Information given >>

========

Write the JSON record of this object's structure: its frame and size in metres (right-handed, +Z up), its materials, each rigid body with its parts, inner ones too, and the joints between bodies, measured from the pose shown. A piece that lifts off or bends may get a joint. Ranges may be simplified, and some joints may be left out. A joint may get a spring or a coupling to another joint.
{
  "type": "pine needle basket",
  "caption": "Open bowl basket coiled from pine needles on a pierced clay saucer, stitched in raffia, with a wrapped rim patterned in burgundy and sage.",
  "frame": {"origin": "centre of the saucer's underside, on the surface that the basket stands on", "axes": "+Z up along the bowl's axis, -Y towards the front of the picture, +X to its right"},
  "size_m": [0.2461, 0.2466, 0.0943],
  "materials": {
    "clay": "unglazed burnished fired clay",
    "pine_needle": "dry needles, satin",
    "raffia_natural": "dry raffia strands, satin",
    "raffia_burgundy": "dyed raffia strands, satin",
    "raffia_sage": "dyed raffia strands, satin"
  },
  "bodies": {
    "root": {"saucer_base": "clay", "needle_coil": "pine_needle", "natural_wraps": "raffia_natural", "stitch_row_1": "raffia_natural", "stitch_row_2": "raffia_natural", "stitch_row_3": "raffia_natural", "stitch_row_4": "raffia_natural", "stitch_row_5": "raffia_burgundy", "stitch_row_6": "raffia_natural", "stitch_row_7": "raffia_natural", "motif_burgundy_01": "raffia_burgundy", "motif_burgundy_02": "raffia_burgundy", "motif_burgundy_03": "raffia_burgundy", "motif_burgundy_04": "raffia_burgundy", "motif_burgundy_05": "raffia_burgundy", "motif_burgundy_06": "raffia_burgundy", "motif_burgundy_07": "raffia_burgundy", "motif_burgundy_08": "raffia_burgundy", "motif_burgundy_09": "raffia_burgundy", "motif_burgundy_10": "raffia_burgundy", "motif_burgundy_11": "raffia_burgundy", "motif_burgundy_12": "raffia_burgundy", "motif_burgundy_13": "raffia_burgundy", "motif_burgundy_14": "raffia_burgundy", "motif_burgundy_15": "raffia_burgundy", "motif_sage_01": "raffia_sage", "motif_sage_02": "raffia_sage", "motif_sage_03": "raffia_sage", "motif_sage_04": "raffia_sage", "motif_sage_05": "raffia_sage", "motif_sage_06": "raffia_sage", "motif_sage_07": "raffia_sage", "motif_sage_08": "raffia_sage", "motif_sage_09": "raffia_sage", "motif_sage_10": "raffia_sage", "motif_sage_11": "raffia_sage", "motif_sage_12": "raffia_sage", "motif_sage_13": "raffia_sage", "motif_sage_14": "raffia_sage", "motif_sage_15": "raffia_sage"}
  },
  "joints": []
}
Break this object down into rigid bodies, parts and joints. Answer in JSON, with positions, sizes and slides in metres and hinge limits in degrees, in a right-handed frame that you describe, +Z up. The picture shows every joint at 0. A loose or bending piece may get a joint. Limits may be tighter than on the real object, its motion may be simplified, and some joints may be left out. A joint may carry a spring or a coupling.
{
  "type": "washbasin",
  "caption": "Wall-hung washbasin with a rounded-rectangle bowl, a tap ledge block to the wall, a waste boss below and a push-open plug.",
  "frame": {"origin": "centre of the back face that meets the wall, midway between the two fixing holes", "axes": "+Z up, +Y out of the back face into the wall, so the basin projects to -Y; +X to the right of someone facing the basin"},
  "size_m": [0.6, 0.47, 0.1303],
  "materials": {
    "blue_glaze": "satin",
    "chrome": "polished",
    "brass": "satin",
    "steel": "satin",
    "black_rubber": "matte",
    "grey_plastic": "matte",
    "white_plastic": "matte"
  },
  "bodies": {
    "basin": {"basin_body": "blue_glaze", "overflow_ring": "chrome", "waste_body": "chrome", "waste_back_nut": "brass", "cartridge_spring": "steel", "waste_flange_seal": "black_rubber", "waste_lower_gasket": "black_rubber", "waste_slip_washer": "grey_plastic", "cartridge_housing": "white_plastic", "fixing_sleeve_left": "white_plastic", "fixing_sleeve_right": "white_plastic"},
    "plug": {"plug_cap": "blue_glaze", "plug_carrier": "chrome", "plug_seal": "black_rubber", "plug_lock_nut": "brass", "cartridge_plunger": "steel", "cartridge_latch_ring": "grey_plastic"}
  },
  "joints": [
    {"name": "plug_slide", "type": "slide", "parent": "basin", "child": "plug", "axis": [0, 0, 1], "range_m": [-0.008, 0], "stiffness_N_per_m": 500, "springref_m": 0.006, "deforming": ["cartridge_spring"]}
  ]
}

========

Repeat every line of the records above exactly.

Answer >>
Write the JSON record of this object's structure: its frame and size in metres (right-handed, +Z up), its materials, each rigid body with its parts, inner ones too, and the joints between bodies, measured from the pose shown. A piece that lifts off or bends may get a joint. Ranges may be simplified, and some joints may be left out. A joint may get a spring or a coupling to another joint.
{
  "type": "pine needle basket",
  "caption": "Open bowl basket coiled from pine needles on a pierced clay saucer, stitched in raffia, with a wrapped rim patterned in burgundy and sage.",
  "frame": {"origin": "centre of the saucer's underside, on the surface that the basket stands on", "axes": "+Z up along the bowl's axis, -Y towards the front of the picture, +X to its right"},
  "size_m": [0.2461, 0.2466, 0.0943],
  "materials": {
    "clay": "unglazed burnished fired clay",
    "pine_needle": "dry needles, satin",
    "raffia_natural": "dry raffia strands, satin",
    "raffia_burgundy": "dyed raffia strands, satin",
    "raffia_sage": "dyed raffia strands, satin"
  },
  "bodies": {
    "root": {"saucer_base": "clay", "needle_coil": "pine_needle", "natural_wraps": "raffia_natural", "stitch_row_1": "raffia_natural", "stitch_row_2": "raffia_natural", "stitch_row_3": "raffia_natural", "stitch_row_4": "raffia_natural", "stitch_row_5": "raffia_burgundy", "stitch_row_6": "raffia_natural", "stitch_row_7": "raffia_natural", "motif_burgundy_01": "raffia_burgundy", "motif_burgundy_02": "raffia_burgundy", "motif_burgundy_03": "raffia_burgundy", "motif_burgundy_04": "raffia_burgundy", "motif_burgundy_05": "raffia_burgundy", "motif_burgundy_06": "raffia_burgundy", "motif_burgundy_07": "raffia_burgundy", "motif_burgundy_08": "raffia_burgundy", "motif_burgundy_09": "raffia_burgundy", "motif_burgundy_10": "raffia_burgundy", "motif_burgundy_11": "raffia_burgundy", "motif_burgundy_12": "raffia_burgundy", "motif_burgundy_13": "raffia_burgundy", "motif_burgundy_14": "raffia_burgundy", "motif_burgundy_15": "raffia_burgundy", "motif_sage_01": "raffia_sage", "motif_sage_02": "raffia_sage", "motif_sage_03": "raffia_sage", "motif_sage_04": "raffia_sage", "motif_sage_05": "raffia_sage", "motif_sage_06": "raffia_sage", "motif_sage_07": "raffia_sage", "motif_sage_08": "raffia_sage", "motif_sage_09": "raffia_sage", "motif_sage_10": "raffia_sage", "motif_sage_11": "raffia_sage", "motif_sage_12": "raffia_sage", "motif_sage_13": "raffia_sage", "motif_sage_14": "raffia_sage", "motif_sage_15": "raffia_sage"}
  },
  "joints": []
}
Break this object down into rigid bodies, parts and joints. Answer in JSON, with positions, sizes and slides in metres and hinge limits in degrees, in a right-handed frame that you describe, +Z up. The picture shows every joint at 0. A loose or bending piece may get a joint. Limits may be tighter than on the real object, its motion may be simplified, and some joints may be left out. A joint may carry a spring or a coupling.
{
  "type": "washbasin",
  "caption": "Wall-hung washbasin with a rounded-rectangle bowl, a tap ledge block to the wall, a waste boss below and a push-open plug.",
  "frame": {"origin": "centre of the back face that meets the wall, midway between the two fixing holes", "axes": "+Z up, +Y out of the back face into the wall, so the basin projects to -Y; +X to the right of someone facing the basin"},
  "size_m": [0.6, 0.47, 0.1303],
  "materials": {
    "blue_glaze": "satin",
    "chrome": "polished",
    "brass": "satin",
    "steel": "satin",
    "black_rubber": "matte",
    "grey_plastic": "matte",
    "white_plastic": "matte"
  },
  "bodies": {
    "basin": {"basin_body": "blue_glaze", "overflow_ring": "chrome", "waste_body": "chrome", "waste_back_nut": "brass", "cartridge_spring": "steel", "waste_flange_seal": "black_rubber", "waste_lower_gasket": "black_rubber", "waste_slip_washer": "grey_plastic", "cartridge_housing": "white_plastic", "fixing_sleeve_left": "white_plastic", "fixing_sleeve_right": "white_plastic"},
    "plug": {"plug_cap": "blue_glaze", "plug_carrier": "chrome", "plug_seal": "black_rubber", "plug_lock_nut": "brass", "cartridge_plunger": "steel", "cartridge_latch_ring": "grey_plastic"}
  },
  "joints": [
    {"name": "plug_slide", "type": "slide", "parent": "basin", "child": "plug", "axis": [0, 0, 1], "range_m": [-0.008, 0], "stiffness_N_per_m": 500, "springref_m": 0.006, "deforming": ["cartridge_spring"]}
  ]
}